It’s been a week to reflect on the important role that trustees play in education, and for our Trustee Recruitment Service team, it has been an opportunity to talk to colleagues in the sector about the challenges finding the right people brings.
We know that, as the academies sector continues to develop, trusts merge and more capacity is delivered, there is an evolution of the challenges felt ‘on the ground’ and around the Board table. The role of the Trustee is vital and getting the Board right – in skills, perspective, experience and personality – is one of the key challenges, and opportunities, facing Trusts.
David Ardill oversees GfS’ targeted Trustee Recruitment Service and has seen a growing demand from across the sector since the service launched in 2022. He recognises that people undertake the Trustee role for a variety of personal and professional reasons:
In my role I’ve been privileged to work with volunteers from every conceivable background – each brings something different to the role and the new perspectives; that independence and diversity of thought is something that is invaluable around a board table and we’re pleased to help Trusts of all sizes, phases and nature to identify the right people to bring challenge and accountability.
We know the importance of the Trustee role; we know what a positive, lasting and impactful difference it can make to have the right people in the right roles. Many of the trusts we’ve worked with have come back for more support and we’re seeing demand for all manner of skills: from core examples such as finance, strategic leadership and HR to areas like environmental sustainability, change management and data analysis.
GfS recently published a blog with the Confederation of School Trusts about the role of the trustee in the education sector, and David says that senior education leader are in growing demand from trusts who have current, upcoming and ongoing need around their Board tables:
Increasingly, trusts want and need those with education leadership experience to step up. Ofsted inspectors, MAT leaders, school improvement specialists and others with extensive expertise in asking the right questions to hold executive leadership to account. As trusts grow, having a mindset that can challenge and question with robustness is vital.
David has been speaking to Sunita Yardley-Patel, Head of Governance at Ormiston Academies Trust, about the many facets of the role of Trustee, and how trusts can support volunteers to balance these aspects and have the impact they are looking for.
The trustee role involves walking many fine lines; be supportive but be constructively critical, be strategic but don’t be operational, analyse performance but don’t create more work for staff….
We expect a lot from trustees, particularly given that the majority are volunteers; we expect regular meeting attendance, stakeholder visits, training and development. Yet we’re also always looking for ways to ease the burden and to make the role as easy, appealing and rewarding as possible so that’s enjoyable and worthwhile for those people to be involved in our organisations.
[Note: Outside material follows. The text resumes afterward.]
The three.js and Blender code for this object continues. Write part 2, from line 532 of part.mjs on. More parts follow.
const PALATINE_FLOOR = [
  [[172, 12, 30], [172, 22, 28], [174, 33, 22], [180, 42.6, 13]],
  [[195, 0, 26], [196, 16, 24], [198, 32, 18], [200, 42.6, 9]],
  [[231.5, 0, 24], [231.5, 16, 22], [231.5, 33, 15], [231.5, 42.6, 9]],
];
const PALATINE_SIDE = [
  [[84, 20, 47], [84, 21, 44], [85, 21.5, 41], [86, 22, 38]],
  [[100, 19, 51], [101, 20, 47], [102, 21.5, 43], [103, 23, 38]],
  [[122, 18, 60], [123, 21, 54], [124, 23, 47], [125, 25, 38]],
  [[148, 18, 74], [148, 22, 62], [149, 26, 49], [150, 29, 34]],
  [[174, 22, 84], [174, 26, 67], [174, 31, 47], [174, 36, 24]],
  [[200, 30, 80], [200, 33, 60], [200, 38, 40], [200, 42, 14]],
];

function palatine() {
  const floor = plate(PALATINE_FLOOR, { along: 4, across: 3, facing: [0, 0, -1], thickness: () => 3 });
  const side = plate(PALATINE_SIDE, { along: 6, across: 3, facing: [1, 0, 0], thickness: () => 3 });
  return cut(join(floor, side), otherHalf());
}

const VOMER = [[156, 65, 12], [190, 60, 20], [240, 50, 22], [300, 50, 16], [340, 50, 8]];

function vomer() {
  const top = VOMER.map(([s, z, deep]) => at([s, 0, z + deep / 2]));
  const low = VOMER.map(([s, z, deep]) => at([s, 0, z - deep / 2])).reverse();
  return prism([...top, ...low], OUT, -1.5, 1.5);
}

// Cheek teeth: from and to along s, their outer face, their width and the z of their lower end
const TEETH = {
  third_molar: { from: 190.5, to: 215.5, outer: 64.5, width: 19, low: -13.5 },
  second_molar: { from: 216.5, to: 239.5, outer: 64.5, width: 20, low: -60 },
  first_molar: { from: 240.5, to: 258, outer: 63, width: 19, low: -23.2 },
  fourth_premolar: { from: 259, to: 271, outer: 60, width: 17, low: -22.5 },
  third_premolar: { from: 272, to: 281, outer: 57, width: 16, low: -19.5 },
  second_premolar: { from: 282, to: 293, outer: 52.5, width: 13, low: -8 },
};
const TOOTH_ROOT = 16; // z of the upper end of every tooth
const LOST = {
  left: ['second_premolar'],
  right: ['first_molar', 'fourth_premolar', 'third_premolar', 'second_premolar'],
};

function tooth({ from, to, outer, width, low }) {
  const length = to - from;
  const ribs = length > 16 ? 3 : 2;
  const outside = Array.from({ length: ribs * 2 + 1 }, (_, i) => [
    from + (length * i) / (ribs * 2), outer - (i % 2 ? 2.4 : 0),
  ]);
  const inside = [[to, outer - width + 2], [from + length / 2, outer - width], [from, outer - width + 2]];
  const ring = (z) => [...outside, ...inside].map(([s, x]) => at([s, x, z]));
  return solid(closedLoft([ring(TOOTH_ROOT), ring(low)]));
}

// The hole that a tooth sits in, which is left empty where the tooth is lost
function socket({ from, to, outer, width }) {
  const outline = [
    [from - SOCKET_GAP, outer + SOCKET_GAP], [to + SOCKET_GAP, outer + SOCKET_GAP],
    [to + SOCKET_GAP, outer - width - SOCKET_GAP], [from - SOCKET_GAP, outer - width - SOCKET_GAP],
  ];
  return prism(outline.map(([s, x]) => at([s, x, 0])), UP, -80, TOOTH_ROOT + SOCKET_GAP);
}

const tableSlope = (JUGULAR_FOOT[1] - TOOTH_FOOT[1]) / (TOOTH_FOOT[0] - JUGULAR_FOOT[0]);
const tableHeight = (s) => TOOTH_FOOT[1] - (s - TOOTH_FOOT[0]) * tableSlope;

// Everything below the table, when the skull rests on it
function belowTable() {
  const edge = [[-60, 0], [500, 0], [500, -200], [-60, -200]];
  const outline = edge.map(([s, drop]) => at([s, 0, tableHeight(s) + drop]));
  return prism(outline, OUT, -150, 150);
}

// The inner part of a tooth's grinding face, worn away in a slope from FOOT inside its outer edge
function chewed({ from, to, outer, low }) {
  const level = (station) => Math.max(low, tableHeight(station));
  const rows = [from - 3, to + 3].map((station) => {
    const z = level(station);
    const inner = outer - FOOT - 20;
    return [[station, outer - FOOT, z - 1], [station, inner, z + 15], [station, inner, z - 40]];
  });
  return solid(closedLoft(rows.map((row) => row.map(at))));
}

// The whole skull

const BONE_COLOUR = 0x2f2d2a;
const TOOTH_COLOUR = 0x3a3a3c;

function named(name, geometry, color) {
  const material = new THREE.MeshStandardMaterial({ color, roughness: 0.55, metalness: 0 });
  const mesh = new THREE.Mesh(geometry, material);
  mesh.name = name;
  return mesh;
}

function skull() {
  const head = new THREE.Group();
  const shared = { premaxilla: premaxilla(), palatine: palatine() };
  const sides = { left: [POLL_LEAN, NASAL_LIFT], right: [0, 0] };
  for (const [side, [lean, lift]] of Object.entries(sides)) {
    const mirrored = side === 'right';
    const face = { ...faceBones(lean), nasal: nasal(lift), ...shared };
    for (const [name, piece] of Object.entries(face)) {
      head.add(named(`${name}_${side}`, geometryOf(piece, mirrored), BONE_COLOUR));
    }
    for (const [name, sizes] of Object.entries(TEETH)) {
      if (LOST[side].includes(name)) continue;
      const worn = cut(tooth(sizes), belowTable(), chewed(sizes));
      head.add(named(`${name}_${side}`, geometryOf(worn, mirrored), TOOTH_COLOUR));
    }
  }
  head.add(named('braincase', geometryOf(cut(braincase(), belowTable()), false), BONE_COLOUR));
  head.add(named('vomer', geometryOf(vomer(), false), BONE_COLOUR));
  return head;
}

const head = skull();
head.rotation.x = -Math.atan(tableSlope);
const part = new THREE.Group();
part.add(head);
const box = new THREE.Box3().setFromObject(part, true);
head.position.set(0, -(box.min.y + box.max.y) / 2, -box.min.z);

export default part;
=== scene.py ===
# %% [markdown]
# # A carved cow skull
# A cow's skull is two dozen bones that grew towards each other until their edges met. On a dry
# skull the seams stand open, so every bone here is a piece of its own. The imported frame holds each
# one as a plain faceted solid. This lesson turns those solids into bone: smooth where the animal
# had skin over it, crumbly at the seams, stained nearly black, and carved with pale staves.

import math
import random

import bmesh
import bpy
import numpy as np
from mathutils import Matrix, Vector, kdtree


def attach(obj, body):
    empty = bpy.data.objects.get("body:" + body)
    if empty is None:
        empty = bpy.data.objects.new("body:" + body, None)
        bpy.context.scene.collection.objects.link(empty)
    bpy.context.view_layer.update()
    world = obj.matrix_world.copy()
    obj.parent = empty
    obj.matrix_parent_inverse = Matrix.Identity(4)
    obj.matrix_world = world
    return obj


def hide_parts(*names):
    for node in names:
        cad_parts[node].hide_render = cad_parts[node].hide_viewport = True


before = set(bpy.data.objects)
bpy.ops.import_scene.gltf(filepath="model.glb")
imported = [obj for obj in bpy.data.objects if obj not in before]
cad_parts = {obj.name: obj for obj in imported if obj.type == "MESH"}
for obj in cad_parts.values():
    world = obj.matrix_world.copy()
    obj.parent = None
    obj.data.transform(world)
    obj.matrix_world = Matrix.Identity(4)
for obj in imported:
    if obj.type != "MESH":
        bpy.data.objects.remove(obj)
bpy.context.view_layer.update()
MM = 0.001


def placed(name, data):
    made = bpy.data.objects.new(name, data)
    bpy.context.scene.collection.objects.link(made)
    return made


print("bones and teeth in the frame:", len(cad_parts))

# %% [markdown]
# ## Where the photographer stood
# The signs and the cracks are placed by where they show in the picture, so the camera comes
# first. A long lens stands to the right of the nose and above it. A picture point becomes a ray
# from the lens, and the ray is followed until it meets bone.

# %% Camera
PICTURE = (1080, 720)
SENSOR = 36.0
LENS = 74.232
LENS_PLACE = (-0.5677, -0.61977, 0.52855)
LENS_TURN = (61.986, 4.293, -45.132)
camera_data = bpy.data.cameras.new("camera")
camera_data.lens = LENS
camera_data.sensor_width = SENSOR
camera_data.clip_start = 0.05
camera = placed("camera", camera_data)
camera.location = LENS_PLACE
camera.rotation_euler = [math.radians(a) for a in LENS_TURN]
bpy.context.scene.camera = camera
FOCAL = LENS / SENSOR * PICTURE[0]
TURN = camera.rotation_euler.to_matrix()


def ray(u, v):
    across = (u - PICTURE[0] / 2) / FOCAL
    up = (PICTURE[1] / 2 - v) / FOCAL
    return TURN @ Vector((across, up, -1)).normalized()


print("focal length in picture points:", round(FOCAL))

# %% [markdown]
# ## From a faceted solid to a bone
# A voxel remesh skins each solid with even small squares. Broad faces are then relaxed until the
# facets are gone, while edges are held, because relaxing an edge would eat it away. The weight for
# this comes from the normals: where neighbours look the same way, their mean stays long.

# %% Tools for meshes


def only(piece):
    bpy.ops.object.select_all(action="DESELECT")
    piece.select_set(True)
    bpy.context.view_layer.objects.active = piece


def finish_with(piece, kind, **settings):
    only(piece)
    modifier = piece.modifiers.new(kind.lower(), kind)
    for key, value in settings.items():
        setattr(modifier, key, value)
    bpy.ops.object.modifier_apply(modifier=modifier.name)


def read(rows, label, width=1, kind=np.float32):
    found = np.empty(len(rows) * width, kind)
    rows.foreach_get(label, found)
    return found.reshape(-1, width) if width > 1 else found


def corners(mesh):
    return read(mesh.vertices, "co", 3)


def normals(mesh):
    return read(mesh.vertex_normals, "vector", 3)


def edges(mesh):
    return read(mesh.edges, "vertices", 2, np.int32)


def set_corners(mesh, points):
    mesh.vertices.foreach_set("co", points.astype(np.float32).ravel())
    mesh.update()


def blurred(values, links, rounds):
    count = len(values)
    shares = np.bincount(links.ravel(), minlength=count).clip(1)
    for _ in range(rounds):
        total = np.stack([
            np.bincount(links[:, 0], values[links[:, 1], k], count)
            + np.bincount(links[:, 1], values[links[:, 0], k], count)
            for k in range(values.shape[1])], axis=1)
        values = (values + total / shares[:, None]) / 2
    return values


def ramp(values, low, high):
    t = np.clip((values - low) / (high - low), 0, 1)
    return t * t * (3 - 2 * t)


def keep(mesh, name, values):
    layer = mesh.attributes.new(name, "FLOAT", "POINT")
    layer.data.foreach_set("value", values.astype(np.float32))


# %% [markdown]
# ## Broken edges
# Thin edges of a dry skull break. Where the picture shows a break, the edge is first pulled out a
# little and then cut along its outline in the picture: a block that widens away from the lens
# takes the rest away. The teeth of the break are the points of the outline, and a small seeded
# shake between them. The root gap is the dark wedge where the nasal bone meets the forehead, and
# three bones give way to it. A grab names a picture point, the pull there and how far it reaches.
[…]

Contributing to the success of an organisation is hugely rewarding, that’s why so many people do it
It’s clear that the role is vital to school trusts and their performance. We’ve been working with the Confederation of School Trusts on developing an eLearning course to support people to know more about the role before they begin, and then to support them in their first 100 days. Samira Sadeghi, Director of Trust Governance at CST explains:
Trustees are ‘guardians of purpose’. They act as a compass to ensure the ship is on course. They provide leaders with the space to reflect on their plans and actions, think strategically, consider options and take a more expansive view.
They bring their skills and expertise to bear in testing assumptions, interrogating decisions, but also supporting leaders once decisions are made. They hold leaders accountable and provide that counter-balance in thinking that’s sometimes required to ensure decisions are the right ones. Probably most importantly, they insist on meaningful engagement with pupils, parents and staff to ensure their voices are heard and incorporated into decision-making. And they do all this voluntarily, because they are driven by a transcendent purpose to improve the life chances of our children and young people. Success in the education sector simply isn’t possible without our trustees.
Having the right support and information as they take the first steps in their role is key to their success.
Sunita told us:
Trustee recruitment is becoming more challenging; but having regular conversations about governance, particularly around skills required to be an effective board and how to go about recruiting new members can be instrumental to effective succession planning.
In the words of our own Chair of Trustees, Dominic McGonigal:
It’s because of these needs that we created our Trustee Recruitment Service. We want to ensure the sector has the right people round the board table with the right skills and the diversity of thought that is vital to success.
We look forward to serving more trusts in the future by finding the skilled volunteers that fit their requirements.